* begin Data extract *

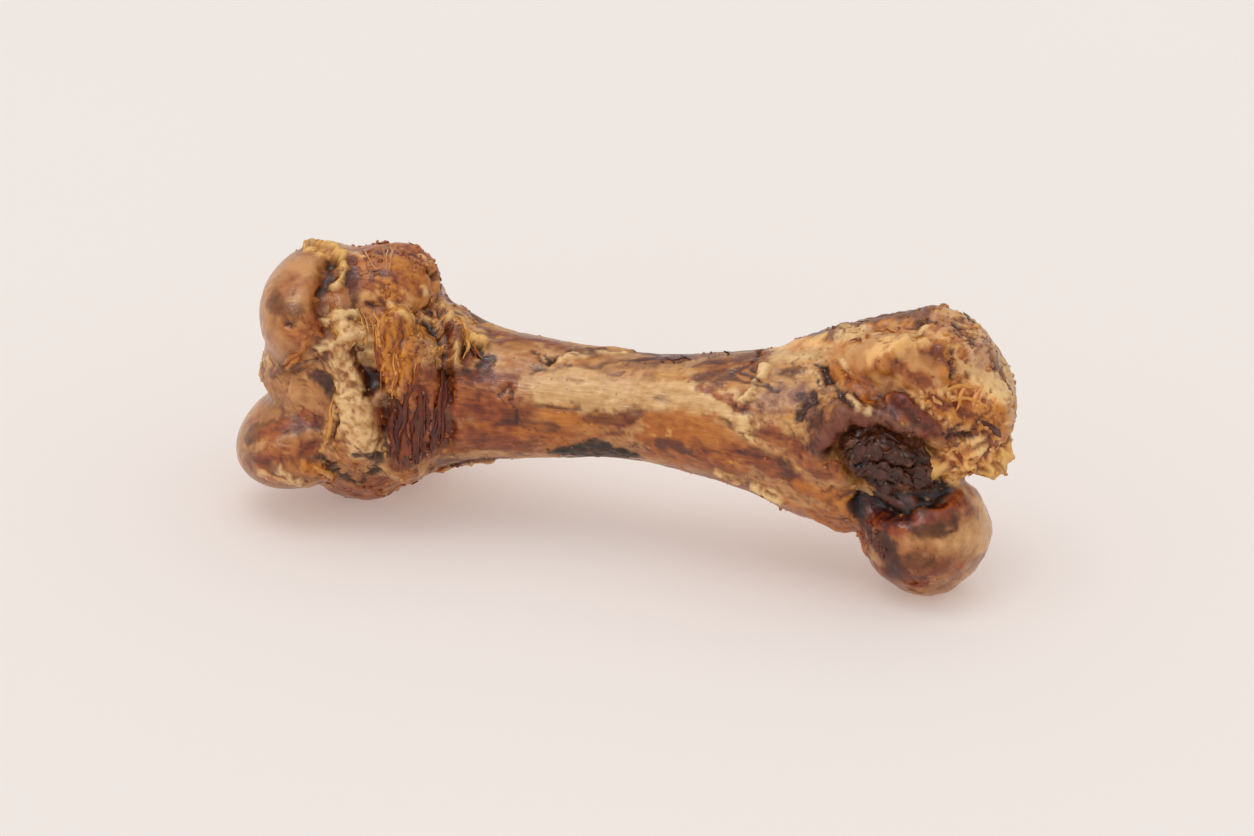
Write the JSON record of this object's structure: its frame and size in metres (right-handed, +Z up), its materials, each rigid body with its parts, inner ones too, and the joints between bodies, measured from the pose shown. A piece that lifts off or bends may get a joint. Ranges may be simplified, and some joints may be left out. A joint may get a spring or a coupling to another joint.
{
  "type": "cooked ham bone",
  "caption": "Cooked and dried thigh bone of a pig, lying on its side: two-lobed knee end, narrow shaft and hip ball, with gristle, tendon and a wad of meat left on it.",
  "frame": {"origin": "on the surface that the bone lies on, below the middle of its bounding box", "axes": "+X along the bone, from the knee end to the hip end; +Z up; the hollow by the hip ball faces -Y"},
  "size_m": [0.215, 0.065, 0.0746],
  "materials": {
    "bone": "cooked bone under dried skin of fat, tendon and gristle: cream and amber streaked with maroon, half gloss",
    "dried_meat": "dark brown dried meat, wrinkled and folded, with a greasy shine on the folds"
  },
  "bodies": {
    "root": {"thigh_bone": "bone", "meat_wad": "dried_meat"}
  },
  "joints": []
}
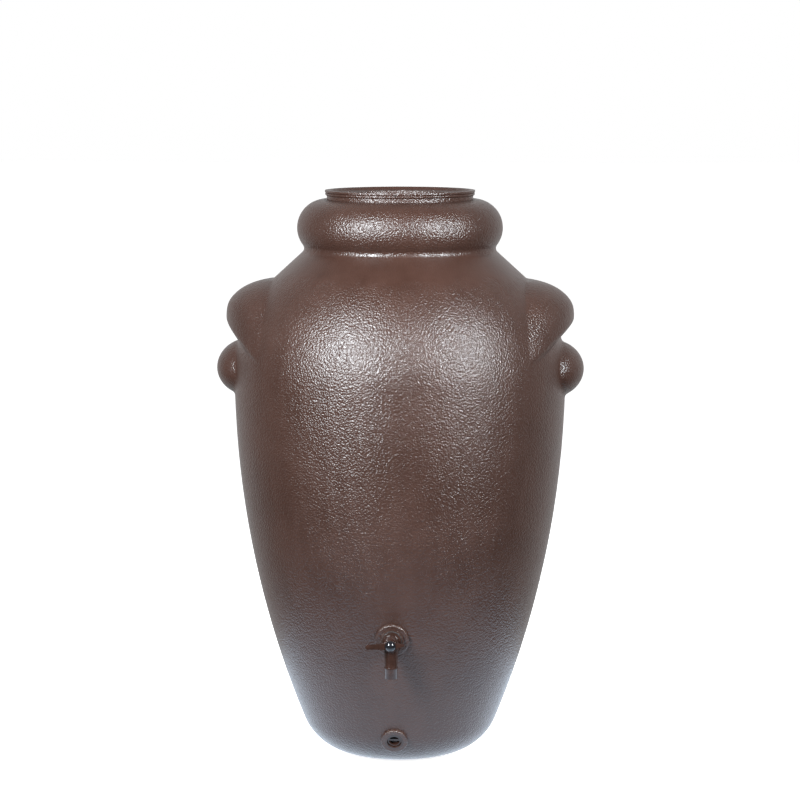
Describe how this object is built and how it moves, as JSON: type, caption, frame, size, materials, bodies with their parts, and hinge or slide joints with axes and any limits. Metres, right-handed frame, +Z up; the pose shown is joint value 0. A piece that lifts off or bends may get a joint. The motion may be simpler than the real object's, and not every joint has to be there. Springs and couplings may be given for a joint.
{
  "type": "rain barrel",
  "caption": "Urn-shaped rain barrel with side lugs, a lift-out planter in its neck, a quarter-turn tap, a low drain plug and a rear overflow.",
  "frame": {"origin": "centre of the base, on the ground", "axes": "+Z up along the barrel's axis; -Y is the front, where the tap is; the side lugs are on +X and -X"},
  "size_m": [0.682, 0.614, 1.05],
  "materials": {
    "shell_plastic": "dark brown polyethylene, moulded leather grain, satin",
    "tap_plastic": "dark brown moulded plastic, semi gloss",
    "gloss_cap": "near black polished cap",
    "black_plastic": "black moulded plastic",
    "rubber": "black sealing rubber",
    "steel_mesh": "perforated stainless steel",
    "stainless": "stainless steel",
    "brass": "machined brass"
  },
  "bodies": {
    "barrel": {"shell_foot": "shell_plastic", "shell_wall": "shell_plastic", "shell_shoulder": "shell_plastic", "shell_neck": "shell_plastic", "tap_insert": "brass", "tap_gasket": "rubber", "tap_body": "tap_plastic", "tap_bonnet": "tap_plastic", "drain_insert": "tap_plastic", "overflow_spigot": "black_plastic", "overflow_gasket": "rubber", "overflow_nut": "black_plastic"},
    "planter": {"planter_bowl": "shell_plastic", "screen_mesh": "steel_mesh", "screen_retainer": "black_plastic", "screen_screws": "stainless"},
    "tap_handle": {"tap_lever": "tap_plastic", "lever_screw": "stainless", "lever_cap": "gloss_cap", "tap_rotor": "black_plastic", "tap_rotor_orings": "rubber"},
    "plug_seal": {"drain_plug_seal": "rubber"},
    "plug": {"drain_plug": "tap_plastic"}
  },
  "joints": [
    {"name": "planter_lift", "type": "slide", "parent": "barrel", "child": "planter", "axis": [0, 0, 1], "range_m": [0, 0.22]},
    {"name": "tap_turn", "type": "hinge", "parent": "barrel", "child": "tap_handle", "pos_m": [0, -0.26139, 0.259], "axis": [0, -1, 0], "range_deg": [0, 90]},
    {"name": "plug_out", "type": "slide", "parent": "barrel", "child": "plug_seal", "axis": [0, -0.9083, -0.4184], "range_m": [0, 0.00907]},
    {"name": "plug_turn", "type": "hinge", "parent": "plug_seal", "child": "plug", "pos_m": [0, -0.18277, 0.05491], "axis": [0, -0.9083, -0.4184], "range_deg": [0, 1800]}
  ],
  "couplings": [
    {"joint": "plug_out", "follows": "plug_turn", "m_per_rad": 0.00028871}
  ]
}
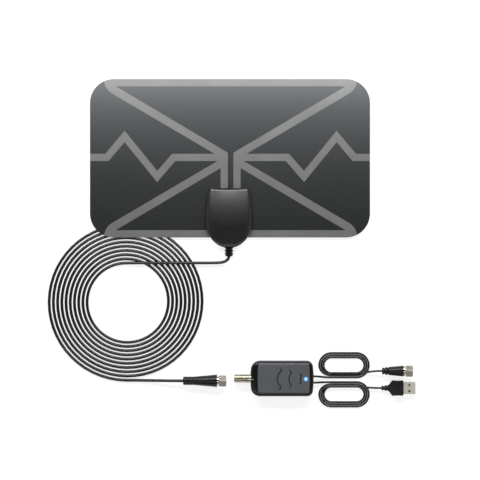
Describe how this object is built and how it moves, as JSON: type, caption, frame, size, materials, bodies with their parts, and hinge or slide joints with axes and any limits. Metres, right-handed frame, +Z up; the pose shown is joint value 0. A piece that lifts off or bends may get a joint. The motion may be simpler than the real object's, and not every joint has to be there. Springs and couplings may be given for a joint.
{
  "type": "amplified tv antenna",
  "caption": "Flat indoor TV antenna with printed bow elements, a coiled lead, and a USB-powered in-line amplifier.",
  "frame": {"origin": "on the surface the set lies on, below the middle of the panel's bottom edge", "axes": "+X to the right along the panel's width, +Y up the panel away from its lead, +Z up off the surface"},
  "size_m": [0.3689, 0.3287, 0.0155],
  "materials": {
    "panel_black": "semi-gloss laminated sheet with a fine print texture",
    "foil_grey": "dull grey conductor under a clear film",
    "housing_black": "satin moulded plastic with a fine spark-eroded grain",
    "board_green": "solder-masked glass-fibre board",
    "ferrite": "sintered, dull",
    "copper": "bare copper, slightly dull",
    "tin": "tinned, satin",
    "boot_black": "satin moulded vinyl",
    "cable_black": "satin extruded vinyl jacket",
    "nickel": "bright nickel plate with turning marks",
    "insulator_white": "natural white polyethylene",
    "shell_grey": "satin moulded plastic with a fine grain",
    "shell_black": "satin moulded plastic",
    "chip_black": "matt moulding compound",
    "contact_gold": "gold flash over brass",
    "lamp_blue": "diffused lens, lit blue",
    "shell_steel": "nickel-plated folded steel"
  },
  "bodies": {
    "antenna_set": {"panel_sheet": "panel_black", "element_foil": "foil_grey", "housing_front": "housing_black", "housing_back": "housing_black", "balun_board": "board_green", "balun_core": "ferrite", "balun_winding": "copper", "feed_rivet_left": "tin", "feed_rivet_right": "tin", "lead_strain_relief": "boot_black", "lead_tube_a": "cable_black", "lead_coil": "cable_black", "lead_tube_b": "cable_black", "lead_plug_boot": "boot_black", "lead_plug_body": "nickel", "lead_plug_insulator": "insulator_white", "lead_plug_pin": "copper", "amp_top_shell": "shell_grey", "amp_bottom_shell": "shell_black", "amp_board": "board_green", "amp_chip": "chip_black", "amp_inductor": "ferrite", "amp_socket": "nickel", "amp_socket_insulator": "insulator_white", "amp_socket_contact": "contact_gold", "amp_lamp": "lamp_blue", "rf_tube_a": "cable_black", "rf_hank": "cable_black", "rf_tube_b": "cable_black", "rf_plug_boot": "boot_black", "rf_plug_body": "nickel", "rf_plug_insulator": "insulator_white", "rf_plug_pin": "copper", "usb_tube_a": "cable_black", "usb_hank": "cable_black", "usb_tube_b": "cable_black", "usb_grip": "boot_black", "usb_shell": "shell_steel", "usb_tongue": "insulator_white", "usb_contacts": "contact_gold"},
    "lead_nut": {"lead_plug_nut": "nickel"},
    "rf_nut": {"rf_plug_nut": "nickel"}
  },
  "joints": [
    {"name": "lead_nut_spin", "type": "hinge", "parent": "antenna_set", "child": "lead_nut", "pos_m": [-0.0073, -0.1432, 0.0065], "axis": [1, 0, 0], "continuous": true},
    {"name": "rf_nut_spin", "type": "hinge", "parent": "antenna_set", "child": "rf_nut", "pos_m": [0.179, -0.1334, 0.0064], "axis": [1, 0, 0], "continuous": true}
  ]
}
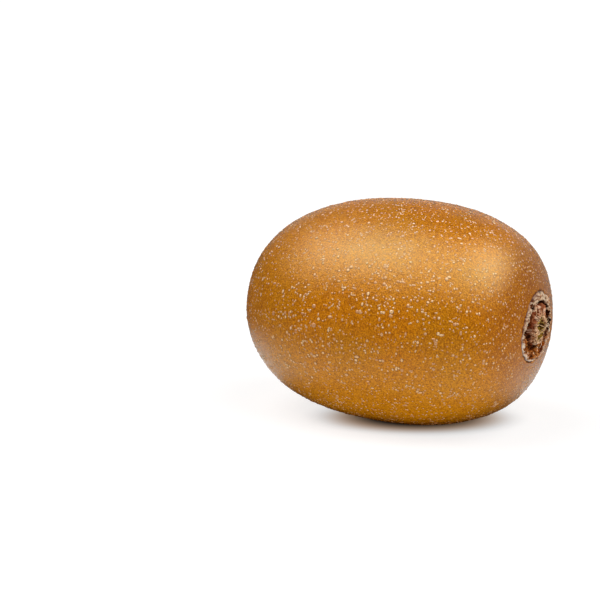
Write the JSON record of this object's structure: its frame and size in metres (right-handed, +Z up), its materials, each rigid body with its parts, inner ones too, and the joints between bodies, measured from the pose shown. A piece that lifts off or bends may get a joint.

* end Data extract *

• Request:
Return all the data above once more, precisely as given.

• Answer to the task:
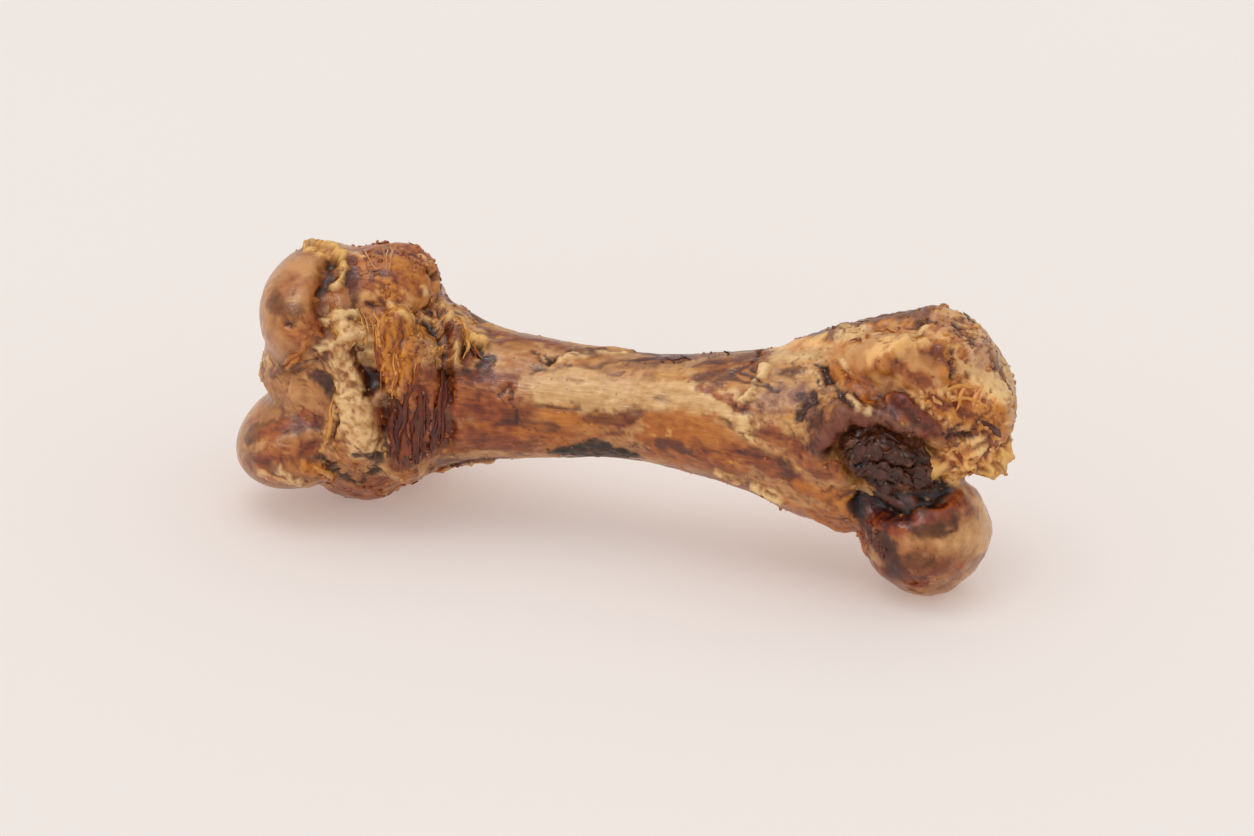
Write the JSON record of this object's structure: its frame and size in metres (right-handed, +Z up), its materials, each rigid body with its parts, inner ones too, and the joints between bodies, measured from the pose shown. A piece that lifts off or bends may get a joint. Ranges may be simplified, and some joints may be left out. A joint may get a spring or a coupling to another joint.
{
  "type": "cooked ham bone",
  "caption": "Cooked and dried thigh bone of a pig, lying on its side: two-lobed knee end, narrow shaft and hip ball, with gristle, tendon and a wad of meat left on it.",
  "frame": {"origin": "on the surface that the bone lies on, below the middle of its bounding box", "axes": "+X along the bone, from the knee end to the hip end; +Z up; the hollow by the hip ball faces -Y"},
  "size_m": [0.215, 0.065, 0.0746],
  "materials": {
    "bone": "cooked bone under dried skin of fat, tendon and gristle: cream and amber streaked with maroon, half gloss",
    "dried_meat": "dark brown dried meat, wrinkled and folded, with a greasy shine on the folds"
  },
  "bodies": {
    "root": {"thigh_bone": "bone", "meat_wad": "dried_meat"}
  },
  "joints": []
}
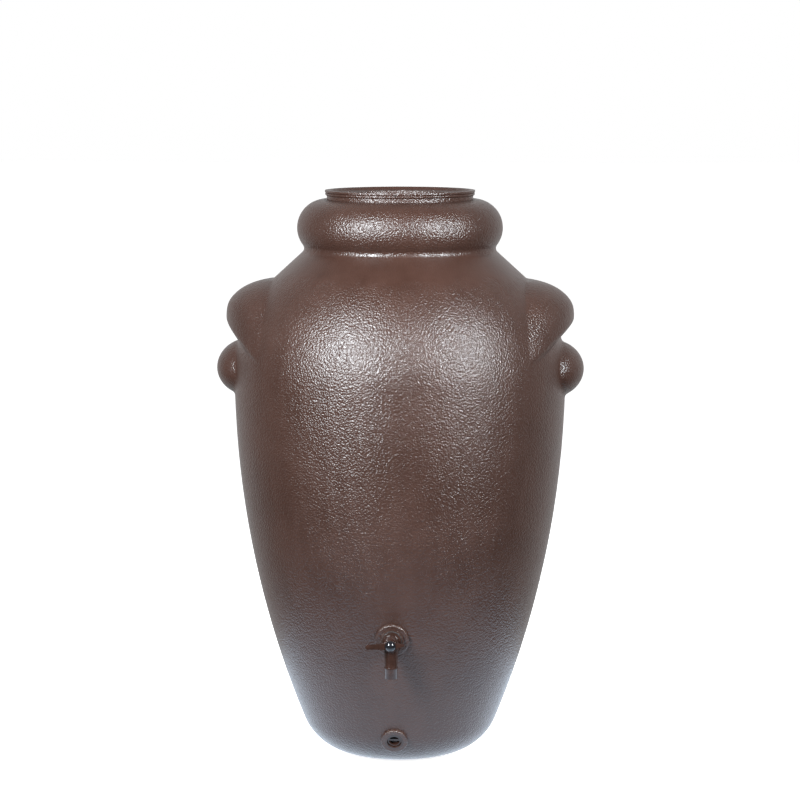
Describe how this object is built and how it moves, as JSON: type, caption, frame, size, materials, bodies with their parts, and hinge or slide joints with axes and any limits. Metres, right-handed frame, +Z up; the pose shown is joint value 0. A piece that lifts off or bends may get a joint. The motion may be simpler than the real object's, and not every joint has to be there. Springs and couplings may be given for a joint.
{
  "type": "rain barrel",
  "caption": "Urn-shaped rain barrel with side lugs, a lift-out planter in its neck, a quarter-turn tap, a low drain plug and a rear overflow.",
  "frame": {"origin": "centre of the base, on the ground", "axes": "+Z up along the barrel's axis; -Y is the front, where the tap is; the side lugs are on +X and -X"},
  "size_m": [0.682, 0.614, 1.05],
  "materials": {
    "shell_plastic": "dark brown polyethylene, moulded leather grain, satin",
    "tap_plastic": "dark brown moulded plastic, semi gloss",
    "gloss_cap": "near black polished cap",
    "black_plastic": "black moulded plastic",
    "rubber": "black sealing rubber",
    "steel_mesh": "perforated stainless steel",
    "stainless": "stainless steel",
    "brass": "machined brass"
  },
  "bodies": {
    "barrel": {"shell_foot": "shell_plastic", "shell_wall": "shell_plastic", "shell_shoulder": "shell_plastic", "shell_neck": "shell_plastic", "tap_insert": "brass", "tap_gasket": "rubber", "tap_body": "tap_plastic", "tap_bonnet": "tap_plastic", "drain_insert": "tap_plastic", "overflow_spigot": "black_plastic", "overflow_gasket": "rubber", "overflow_nut": "black_plastic"},
    "planter": {"planter_bowl": "shell_plastic", "screen_mesh": "steel_mesh", "screen_retainer": "black_plastic", "screen_screws": "stainless"},
    "tap_handle": {"tap_lever": "tap_plastic", "lever_screw": "stainless", "lever_cap": "gloss_cap", "tap_rotor": "black_plastic", "tap_rotor_orings": "rubber"},
    "plug_seal": {"drain_plug_seal": "rubber"},
    "plug": {"drain_plug": "tap_plastic"}
  },
  "joints": [
    {"name": "planter_lift", "type": "slide", "parent": "barrel", "child": "planter", "axis": [0, 0, 1], "range_m": [0, 0.22]},
    {"name": "tap_turn", "type": "hinge", "parent": "barrel", "child": "tap_handle", "pos_m": [0, -0.26139, 0.259], "axis": [0, -1, 0], "range_deg": [0, 90]},
    {"name": "plug_out", "type": "slide", "parent": "barrel", "child": "plug_seal", "axis": [0, -0.9083, -0.4184], "range_m": [0, 0.00907]},
    {"name": "plug_turn", "type": "hinge", "parent": "plug_seal", "child": "plug", "pos_m": [0, -0.18277, 0.05491], "axis": [0, -0.9083, -0.4184], "range_deg": [0, 1800]}
  ],
  "couplings": [
    {"joint": "plug_out", "follows": "plug_turn", "m_per_rad": 0.00028871}
  ]
}
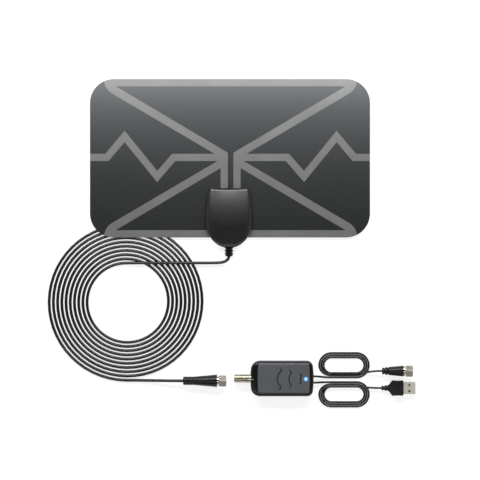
Describe how this object is built and how it moves, as JSON: type, caption, frame, size, materials, bodies with their parts, and hinge or slide joints with axes and any limits. Metres, right-handed frame, +Z up; the pose shown is joint value 0. A piece that lifts off or bends may get a joint. The motion may be simpler than the real object's, and not every joint has to be there. Springs and couplings may be given for a joint.
{
  "type": "amplified tv antenna",
  "caption": "Flat indoor TV antenna with printed bow elements, a coiled lead, and a USB-powered in-line amplifier.",
  "frame": {"origin": "on the surface the set lies on, below the middle of the panel's bottom edge", "axes": "+X to the right along the panel's width, +Y up the panel away from its lead, +Z up off the surface"},
  "size_m": [0.3689, 0.3287, 0.0155],
  "materials": {
    "panel_black": "semi-gloss laminated sheet with a fine print texture",
    "foil_grey": "dull grey conductor under a clear film",
    "housing_black": "satin moulded plastic with a fine spark-eroded grain",
    "board_green": "solder-masked glass-fibre board",
    "ferrite": "sintered, dull",
    "copper": "bare copper, slightly dull",
    "tin": "tinned, satin",
    "boot_black": "satin moulded vinyl",
    "cable_black": "satin extruded vinyl jacket",
    "nickel": "bright nickel plate with turning marks",
    "insulator_white": "natural white polyethylene",
    "shell_grey": "satin moulded plastic with a fine grain",
    "shell_black": "satin moulded plastic",
    "chip_black": "matt moulding compound",
    "contact_gold": "gold flash over brass",
    "lamp_blue": "diffused lens, lit blue",
    "shell_steel": "nickel-plated folded steel"
  },
  "bodies": {
    "antenna_set": {"panel_sheet": "panel_black", "element_foil": "foil_grey", "housing_front": "housing_black", "housing_back": "housing_black", "balun_board": "board_green", "balun_core": "ferrite", "balun_winding": "copper", "feed_rivet_left": "tin", "feed_rivet_right": "tin", "lead_strain_relief": "boot_black", "lead_tube_a": "cable_black", "lead_coil": "cable_black", "lead_tube_b": "cable_black", "lead_plug_boot": "boot_black", "lead_plug_body": "nickel", "lead_plug_insulator": "insulator_white", "lead_plug_pin": "copper", "amp_top_shell": "shell_grey", "amp_bottom_shell": "shell_black", "amp_board": "board_green", "amp_chip": "chip_black", "amp_inductor": "ferrite", "amp_socket": "nickel", "amp_socket_insulator": "insulator_white", "amp_socket_contact": "contact_gold", "amp_lamp": "lamp_blue", "rf_tube_a": "cable_black", "rf_hank": "cable_black", "rf_tube_b": "cable_black", "rf_plug_boot": "boot_black", "rf_plug_body": "nickel", "rf_plug_insulator": "insulator_white", "rf_plug_pin": "copper", "usb_tube_a": "cable_black", "usb_hank": "cable_black", "usb_tube_b": "cable_black", "usb_grip": "boot_black", "usb_shell": "shell_steel", "usb_tongue": "insulator_white", "usb_contacts": "contact_gold"},
    "lead_nut": {"lead_plug_nut": "nickel"},
    "rf_nut": {"rf_plug_nut": "nickel"}
  },
  "joints": [
    {"name": "lead_nut_spin", "type": "hinge", "parent": "antenna_set", "child": "lead_nut", "pos_m": [-0.0073, -0.1432, 0.0065], "axis": [1, 0, 0], "continuous": true},
    {"name": "rf_nut_spin", "type": "hinge", "parent": "antenna_set", "child": "rf_nut", "pos_m": [0.179, -0.1334, 0.0064], "axis": [1, 0, 0], "continuous": true}
  ]
}
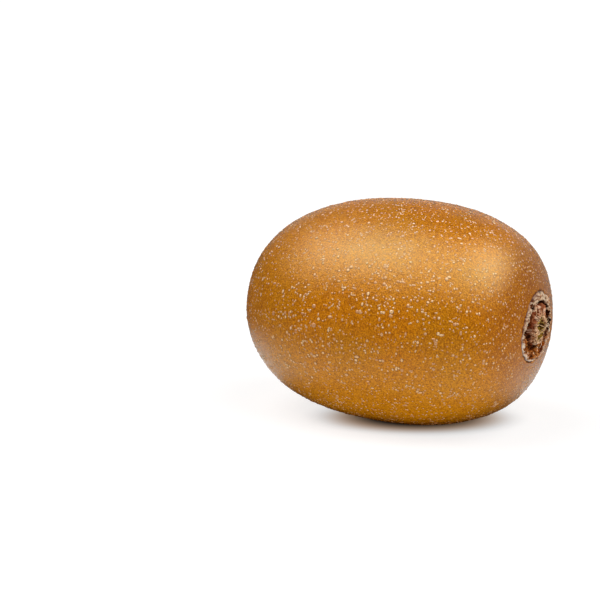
Write the JSON record of this object's structure: its frame and size in metres (right-handed, +Z up), its materials, each rigid body with its parts, inner ones too, and the joints between bodies, measured from the pose shown. A piece that lifts off or bends may get a joint.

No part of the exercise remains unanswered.